MATERIAL FOR THIS TASK.
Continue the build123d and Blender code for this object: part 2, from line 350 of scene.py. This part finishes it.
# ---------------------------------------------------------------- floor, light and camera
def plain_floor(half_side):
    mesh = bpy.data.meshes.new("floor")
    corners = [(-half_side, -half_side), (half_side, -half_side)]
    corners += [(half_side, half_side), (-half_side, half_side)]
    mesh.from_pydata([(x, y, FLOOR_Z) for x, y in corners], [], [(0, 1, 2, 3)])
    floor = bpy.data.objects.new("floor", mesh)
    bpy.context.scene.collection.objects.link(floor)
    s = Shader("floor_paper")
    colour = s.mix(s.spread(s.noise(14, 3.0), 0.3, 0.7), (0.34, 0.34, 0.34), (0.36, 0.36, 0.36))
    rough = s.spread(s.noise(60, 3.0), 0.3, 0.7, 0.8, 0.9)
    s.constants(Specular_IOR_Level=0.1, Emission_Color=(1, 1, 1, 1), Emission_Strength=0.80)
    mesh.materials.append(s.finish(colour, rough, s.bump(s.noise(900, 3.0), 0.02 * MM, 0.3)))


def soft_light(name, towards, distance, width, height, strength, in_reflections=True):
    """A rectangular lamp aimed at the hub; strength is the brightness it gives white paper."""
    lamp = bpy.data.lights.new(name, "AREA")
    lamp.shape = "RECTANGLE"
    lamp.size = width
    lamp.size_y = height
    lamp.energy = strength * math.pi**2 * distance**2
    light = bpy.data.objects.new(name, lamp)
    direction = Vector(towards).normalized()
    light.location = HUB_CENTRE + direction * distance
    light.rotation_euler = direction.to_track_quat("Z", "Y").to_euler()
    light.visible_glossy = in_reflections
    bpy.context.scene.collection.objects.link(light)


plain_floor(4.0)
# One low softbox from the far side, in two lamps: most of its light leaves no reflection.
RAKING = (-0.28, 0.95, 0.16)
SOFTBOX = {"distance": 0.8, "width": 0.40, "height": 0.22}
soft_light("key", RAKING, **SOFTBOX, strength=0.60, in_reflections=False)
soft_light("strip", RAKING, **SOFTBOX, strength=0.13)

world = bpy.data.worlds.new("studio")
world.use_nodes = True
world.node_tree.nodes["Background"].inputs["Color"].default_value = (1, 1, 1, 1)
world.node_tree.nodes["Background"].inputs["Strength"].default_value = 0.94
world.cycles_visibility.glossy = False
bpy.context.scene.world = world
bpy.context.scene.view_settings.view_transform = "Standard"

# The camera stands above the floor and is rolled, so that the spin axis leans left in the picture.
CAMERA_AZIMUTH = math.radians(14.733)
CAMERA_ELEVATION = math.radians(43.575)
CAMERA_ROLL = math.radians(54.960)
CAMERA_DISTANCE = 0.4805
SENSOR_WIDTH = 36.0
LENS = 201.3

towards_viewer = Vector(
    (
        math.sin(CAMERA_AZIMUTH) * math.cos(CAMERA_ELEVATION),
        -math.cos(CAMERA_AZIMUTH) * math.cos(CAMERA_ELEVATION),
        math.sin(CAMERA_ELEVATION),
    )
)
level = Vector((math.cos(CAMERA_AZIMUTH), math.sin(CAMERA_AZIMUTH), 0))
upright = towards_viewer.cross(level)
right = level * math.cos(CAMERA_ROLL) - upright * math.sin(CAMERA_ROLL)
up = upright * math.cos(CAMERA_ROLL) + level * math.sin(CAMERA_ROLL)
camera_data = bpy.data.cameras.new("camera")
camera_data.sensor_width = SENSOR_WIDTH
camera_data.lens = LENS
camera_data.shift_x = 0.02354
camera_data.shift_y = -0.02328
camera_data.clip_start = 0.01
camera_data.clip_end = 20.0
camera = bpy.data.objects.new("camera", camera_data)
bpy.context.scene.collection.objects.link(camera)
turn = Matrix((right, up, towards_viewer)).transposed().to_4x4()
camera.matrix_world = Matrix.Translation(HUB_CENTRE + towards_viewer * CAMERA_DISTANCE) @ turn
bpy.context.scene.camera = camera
* * *
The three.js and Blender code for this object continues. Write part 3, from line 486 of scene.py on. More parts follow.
...
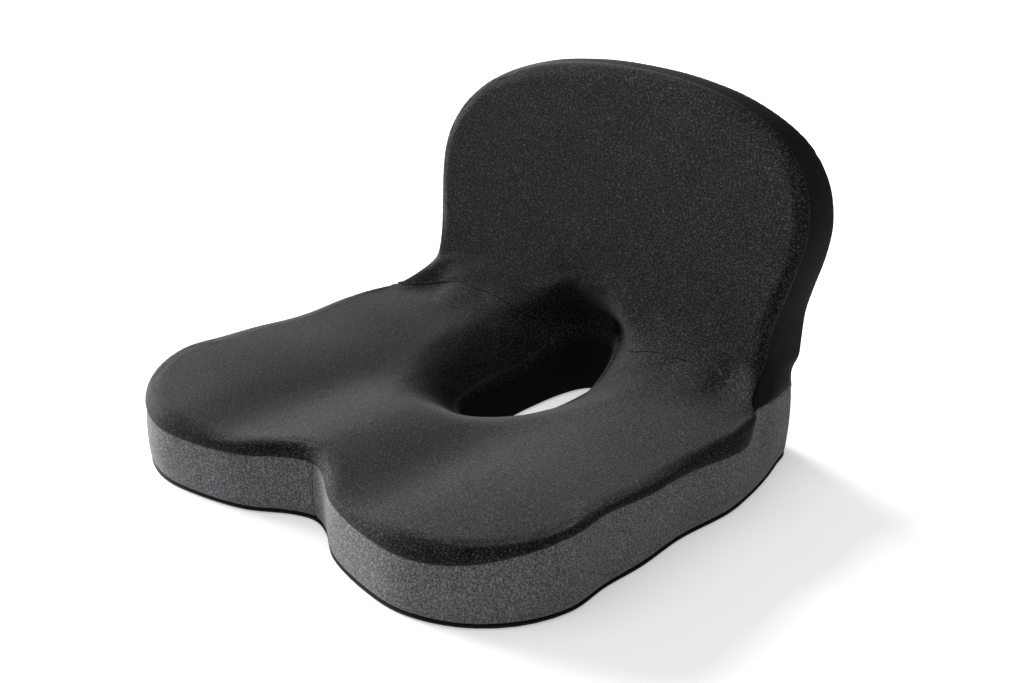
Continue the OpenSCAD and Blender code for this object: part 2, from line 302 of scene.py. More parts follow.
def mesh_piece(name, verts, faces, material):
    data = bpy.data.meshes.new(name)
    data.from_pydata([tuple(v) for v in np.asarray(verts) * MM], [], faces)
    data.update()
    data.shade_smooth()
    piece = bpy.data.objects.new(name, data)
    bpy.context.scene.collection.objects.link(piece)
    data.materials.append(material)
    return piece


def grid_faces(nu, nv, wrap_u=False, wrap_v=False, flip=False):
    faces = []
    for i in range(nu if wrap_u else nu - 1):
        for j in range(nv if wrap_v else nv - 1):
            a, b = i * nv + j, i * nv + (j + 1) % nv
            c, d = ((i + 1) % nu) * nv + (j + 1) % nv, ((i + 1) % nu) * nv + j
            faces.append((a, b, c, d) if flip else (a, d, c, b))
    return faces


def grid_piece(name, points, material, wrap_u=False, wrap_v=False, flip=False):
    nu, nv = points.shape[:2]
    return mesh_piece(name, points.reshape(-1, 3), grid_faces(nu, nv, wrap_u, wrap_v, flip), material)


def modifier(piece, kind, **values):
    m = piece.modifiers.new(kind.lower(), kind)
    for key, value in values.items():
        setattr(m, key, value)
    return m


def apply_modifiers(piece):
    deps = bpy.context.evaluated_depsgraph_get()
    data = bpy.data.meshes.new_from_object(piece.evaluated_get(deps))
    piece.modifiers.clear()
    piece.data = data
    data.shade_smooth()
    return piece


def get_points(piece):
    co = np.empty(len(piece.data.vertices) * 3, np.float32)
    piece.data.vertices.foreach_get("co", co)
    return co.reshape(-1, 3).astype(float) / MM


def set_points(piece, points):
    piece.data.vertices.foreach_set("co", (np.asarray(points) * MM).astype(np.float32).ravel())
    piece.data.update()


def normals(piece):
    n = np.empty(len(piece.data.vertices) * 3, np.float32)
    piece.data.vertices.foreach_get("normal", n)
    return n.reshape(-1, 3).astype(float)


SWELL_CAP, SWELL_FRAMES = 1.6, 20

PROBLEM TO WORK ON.
Which lines above run from the one containing "Continue the build123d" down to the one containing "RAKING, **SOFTBOX, strength=0.13)"? Repeat exactly those, both ends included, and nothing else.

EXERCISE OUTPUT.
Continue the build123d and Blender code for this object: part 2, from line 350 of scene.py. This part finishes it.
# ---------------------------------------------------------------- floor, light and camera
def plain_floor(half_side):
    mesh = bpy.data.meshes.new("floor")
    corners = [(-half_side, -half_side), (half_side, -half_side)]
    corners += [(half_side, half_side), (-half_side, half_side)]
    mesh.from_pydata([(x, y, FLOOR_Z) for x, y in corners], [], [(0, 1, 2, 3)])
    floor = bpy.data.objects.new("floor", mesh)
    bpy.context.scene.collection.objects.link(floor)
    s = Shader("floor_paper")
    colour = s.mix(s.spread(s.noise(14, 3.0), 0.3, 0.7), (0.34, 0.34, 0.34), (0.36, 0.36, 0.36))
    rough = s.spread(s.noise(60, 3.0), 0.3, 0.7, 0.8, 0.9)
    s.constants(Specular_IOR_Level=0.1, Emission_Color=(1, 1, 1, 1), Emission_Strength=0.80)
    mesh.materials.append(s.finish(colour, rough, s.bump(s.noise(900, 3.0), 0.02 * MM, 0.3)))


def soft_light(name, towards, distance, width, height, strength, in_reflections=True):
    """A rectangular lamp aimed at the hub; strength is the brightness it gives white paper."""
    lamp = bpy.data.lights.new(name, "AREA")
    lamp.shape = "RECTANGLE"
    lamp.size = width
    lamp.size_y = height
    lamp.energy = strength * math.pi**2 * distance**2
    light = bpy.data.objects.new(name, lamp)
    direction = Vector(towards).normalized()
    light.location = HUB_CENTRE + direction * distance
    light.rotation_euler = direction.to_track_quat("Z", "Y").to_euler()
    light.visible_glossy = in_reflections
    bpy.context.scene.collection.objects.link(light)


plain_floor(4.0)
# One low softbox from the far side, in two lamps: most of its light leaves no reflection.
RAKING = (-0.28, 0.95, 0.16)
SOFTBOX = {"distance": 0.8, "width": 0.40, "height": 0.22}
soft_light("key", RAKING, **SOFTBOX, strength=0.60, in_reflections=False)
soft_light("strip", RAKING, **SOFTBOX, strength=0.13)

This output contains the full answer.